Und noch etwas: Andreas Theurer arbeitet mit unterschiedlichen Materialien und in unterschiedlichsten Dimensionen: Stein, Holz, Metall, sogar mit Draht und Pappen. Seine Werke: manchmal winzig klein und dann wieder geradezu monumental. Ein Zeichen von Beliebigkeit? Nein, definitiv nein, denn neben aller inhaltlichen Kraft versteht er sein Handwerk. Er weiß um die den Materialien innewohnende Kraft, die „Materiallatenz, eine unabdingbare Voraussetzung für gute Kunst. Das Zerbrechliche sagt Zerbrechliches, das Schwere Schweres, das Labile Labiles. Die Kunst, zumal die bildende, müsse immer wieder durch das Material hindurch; erst dann könne sie wirken, wirklich sein, zutreffen. Das weiß Andreas Theurer und handelt damit meisterlich. Hier ist – weil so oft vergessen – Anlass, über Qualität zu sprechen, die das Kunsturteil bestimmen sollte. Nicht die Mode, nicht der Markt, nicht das Geschmäcklerische entscheiden am Ende über den Wert der Kunst, sondern das gut gemachte und Bedeutung tragende Werk. Genau an diesem Ort ist Andreas Theurer.

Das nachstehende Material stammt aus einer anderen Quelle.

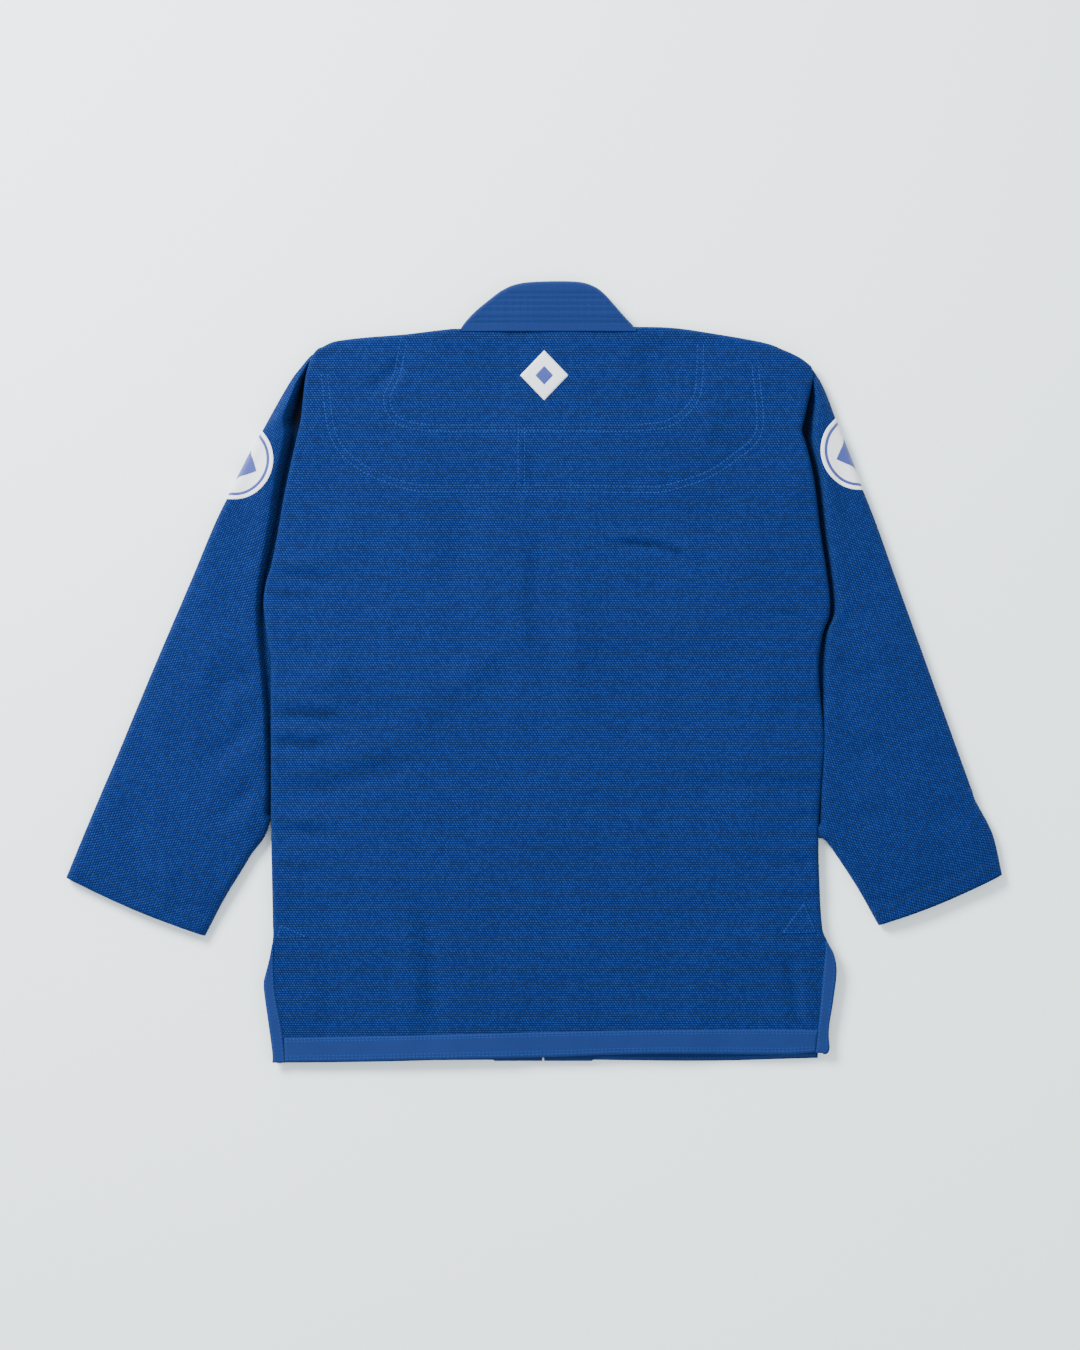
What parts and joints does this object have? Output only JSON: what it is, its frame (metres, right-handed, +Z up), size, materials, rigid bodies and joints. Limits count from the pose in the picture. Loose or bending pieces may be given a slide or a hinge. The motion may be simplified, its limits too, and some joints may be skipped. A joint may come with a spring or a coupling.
{
  "type": "martial arts uniform jacket",
  "caption": "Blue woven martial arts jacket with padded collar band, tucked wide sleeves and vented skirt, lying face down and folding at sleeves, cuffs, collar, fronts and skirt.",
  "frame": {"origin": "on the table plane, on the centre-back line, midway between the collar's top edge and the hem", "axes": "+X to the wearer's right sleeve, +Y to the collar, +Z up from the table, through the back of the jacket"},
  "size_m": [0.977, 0.8115, 0.0184],
  "materials": {
    "weave": "matt pearl-weave cotton, dyed blue",
    "twill": "matt twill cotton, dyed blue",
    "patch": "white embroidery with a slight sheen",
    "padding": "dense cotton and rubber filling"
  },
  "bodies": {
    "torso": {"back_panel": "weave", "yoke_lining": "twill", "neck_tape": "twill", "nape_emblem": "patch", "left_vent_patch": "weave", "right_vent_patch": "weave", "left_front_side": "weave", "right_front_side": "weave", "left_side_seam": "weave", "right_side_seam": "weave", "left_shoulder_seam": "weave", "right_shoulder_seam": "weave"},
    "back_skirt": {"back_panel_tail": "weave", "back_hem_tape": "twill", "back_left_vent_tape": "twill", "back_right_vent_tape": "twill"},
    "collar": {"collar_cover": "twill", "collar_core": "padding"},
    "left_front": {"left_front_panel": "weave", "left_lapel": "twill", "left_lapel_core": "padding", "left_front_hem_tape": "twill", "left_front_vent_tape": "twill", "left_lapel_end_patch": "weave"},
    "left_sleeve": {"left_sleeve_back": "weave", "left_sleeve_front": "weave", "left_sleeve_fold": "weave", "left_underarm_seam": "weave", "left_sleeve_head_back": "weave", "left_sleeve_head_front": "weave", "left_sleeve_patch": "patch"},
    "left_cuff": {"left_cuff_back": "weave", "left_cuff_front": "weave", "left_cuff_fold": "weave", "left_cuff_seam": "weave", "left_cuff_hem_tape": "twill"},
    "right_front": {"right_front_panel": "weave", "right_lapel": "twill", "right_lapel_core": "padding", "right_front_hem_tape": "twill", "right_front_vent_tape": "twill", "right_lapel_end_patch": "weave"},
    "right_sleeve": {"right_sleeve_back": "weave", "right_sleeve_front": "weave", "right_sleeve_fold": "weave", "right_underarm_seam": "weave", "right_sleeve_head_back": "weave", "right_sleeve_head_front": "weave", "right_sleeve_patch": "patch"},
    "right_cuff": {"right_cuff_back": "weave", "right_cuff_front": "weave", "right_cuff_fold": "weave", "right_cuff_seam": "weave", "right_cuff_hem_tape": "twill"}
  },
  "joints": [
    {"name": "left_sleeve_swing", "type": "hinge", "parent": "torso", "child": "left_sleeve", "pos_m": [-0.235, 0.34, 0.007], "axis": [0, 0, -1], "range_deg": [0, 22]},
    {"name": "left_cuff_turn", "type": "hinge", "parent": "left_sleeve", "child": "left_cuff", "pos_m": [-0.39271, -0.15133, 0.018], "axis": [-0.9217, 0.3879, 0], "range_deg": [0, 150]},
    {"name": "right_sleeve_swing", "type": "hinge", "parent": "torso", "child": "right_sleeve", "pos_m": [0.255, 0.328, 0.007], "axis": [0, 0, 1], "range_deg": [0, 22]},
    {"name": "right_cuff_turn", "type": "hinge", "parent": "right_sleeve", "child": "right_cuff", "pos_m": [0.37467, -0.14239, 0.018], "axis": [-0.941, -0.3383, 0], "range_deg": [0, 150]},
    {"name": "back_skirt_lift", "type": "hinge", "parent": "torso", "child": "back_skirt", "pos_m": [0, -0.283, 0.018], "axis": [-1, 0, 0], "range_deg": [0, 110]},
    {"name": "collar_lift", "type": "hinge", "parent": "torso", "child": "collar", "pos_m": [0, 0.358, 0.018], "axis": [1, 0, 0], "range_deg": [0, 90]},
    {"name": "left_front_open", "type": "hinge", "parent": "torso", "child": "left_front", "pos_m": [-0.092, 0.358, 0], "axis": [0.2843, 0.9587, 0], "range_deg": [0, 120]},
    {"name": "right_front_open", "type": "hinge", "parent": "torso", "child": "right_front", "pos_m": [0.09, 0.358, 0], "axis": [0.2873, -0.9578, 0], "range_deg": [0, 120]}
  ]
}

Wie als Beweis dafür taucht dann im Werk die Skulptur „Goldstaub“ auf (Seite 54-55). Eine monumentale Figur, wie aus der Zeit genommen, den Raum beherrschend und vom Gold erleuchtet. Im Gegenüber mit diesem Bild bedarf es keiner divinatorischen Interpretation. Man muss sich auf den Dialog einlassen und wird eine eigene Welt erfahren.
Katalog „Fremder Horizont – Andreas Theurer“, Damm und Lindlar-Verlag, Berlin 2012
Dr. Jochen Boberg
(* 20.06.41 in Wesel am Niederrhein)
ist Kunsthistoriker und Museumsdirektor, war zuletzt Direktor der Museumsdienste Berlin und verfasste zahlreiche Publikationen zur Kunst- und Kulturgeschichte.